Morris' poem "The Haystack in the Floods" is set shortly after the battle of Poitiers during the Hundred Years' War. Although the odds favored the French, this particular battle was actually won by the English. In the following passage from Morris' poem, Robert and his French lover, Jehane, have been caught by Godmar and his soldiers. In the face of death, Jehane remains strong:

A wicked smile
Wrinkled her face, her lips grew thin,
A long way out she thrust her chin:
"You know that I should strangle you
While you were sleeping; or bite through
Your throat, by God's help — -ah!" she said,
"Lord Jesus, pity your poor maid!
For in such wise they hem me in,
I cannot choose but sin and sin,
Whatever happens: yet I think
They could not make me eat or drink,
And so should I just reach my rest." [lines 88-99]

Questions

1. The subject of women and their place in society has come up a number of times in this class. How does Jehane compare with the other female characters that we have encountered?

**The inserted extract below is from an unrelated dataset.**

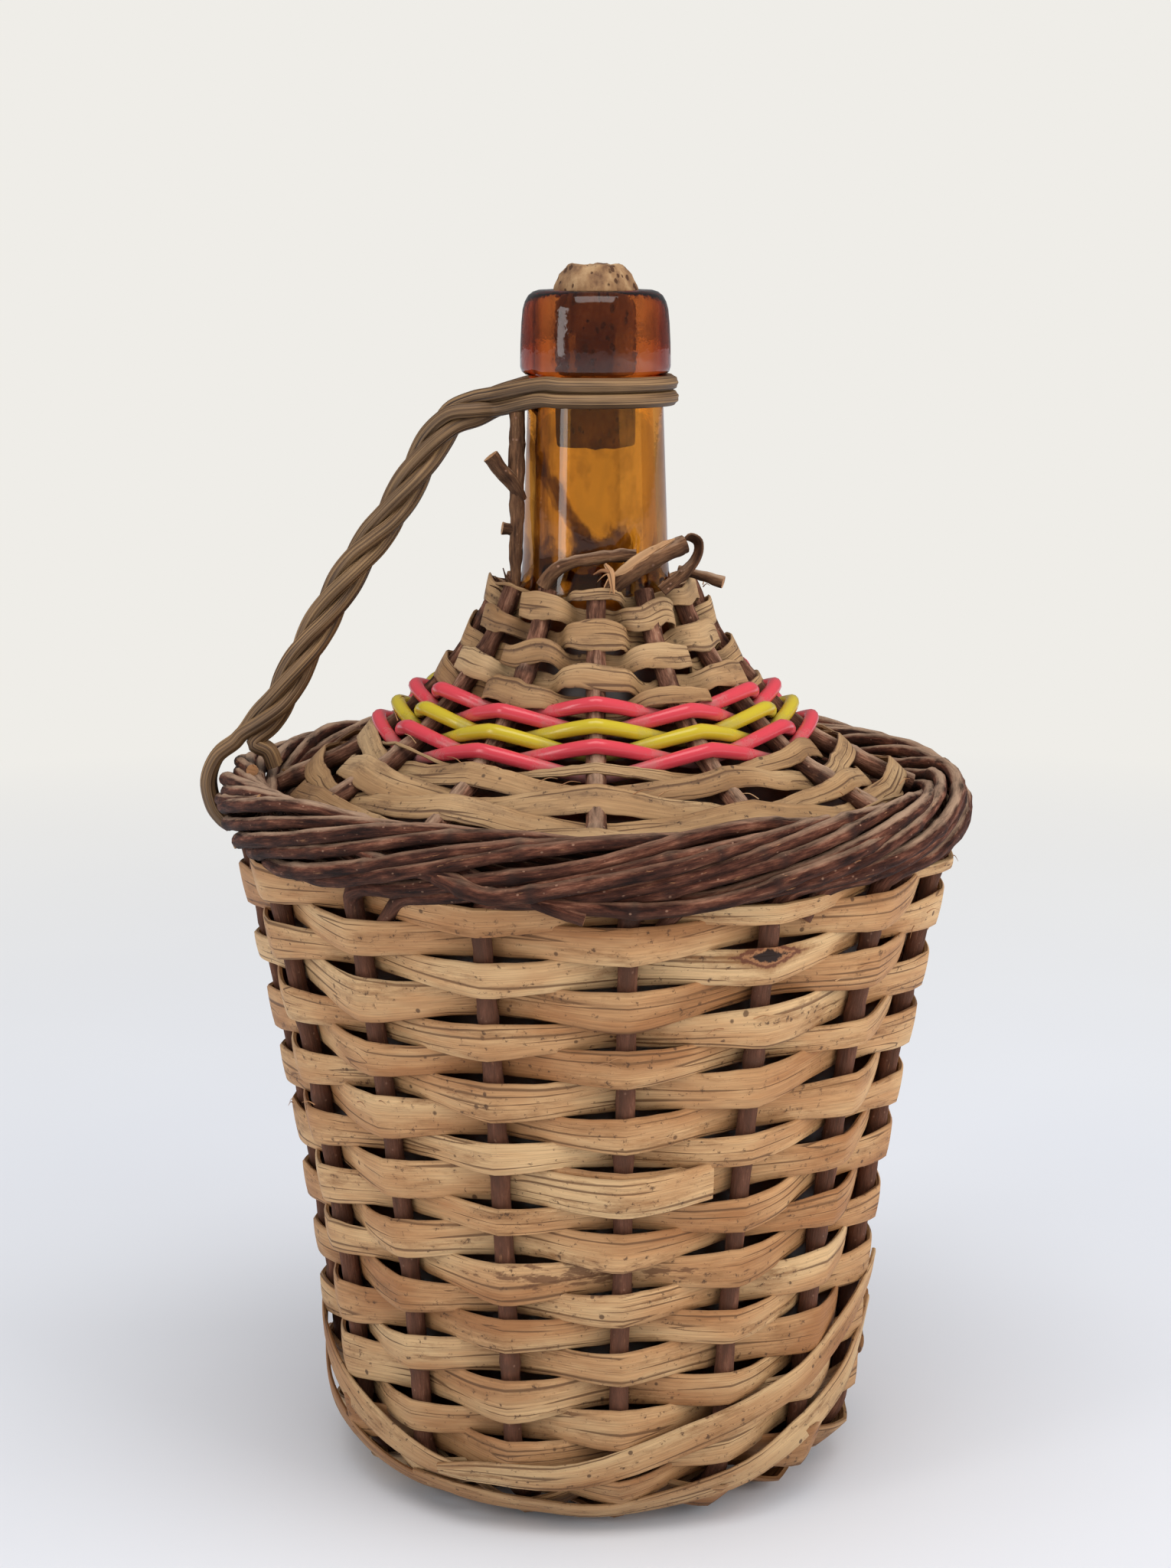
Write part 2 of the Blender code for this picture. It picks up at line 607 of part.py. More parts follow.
def collar_outline():
    """The rolled collar above the neck, from its underside to its top."""
    low = NECK_TOP_RADIUS + COLLAR_LOW_OUTSET - COLLAR_LOW_ROUNDING
    top = NECK_TOP_RADIUS + COLLAR_TOP_OUTSET - COLLAR_ROUNDING
    points = arc((low, NECK_TOP_HEIGHT + COLLAR_LOW_ROUNDING), COLLAR_LOW_ROUNDING, -90, 0, 2)
    points += arc((top, MOUTH_HEIGHT - COLLAR_ROUNDING), COLLAR_ROUNDING, 0, 90, 4)
    return points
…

2. With no true introduction or conclusion, Morris forces the reader to jump right into the middle of a story and then leave his poem speculating about what's to come. Why does he do this? What is the effect of this technique? What is to become of Jehane?

3. While the battle of Poitiers actually occurred, this story is clearly fictitious. How does the combination of a historically accurate setting and an imaginary tale effect our notions of fantasy and realism?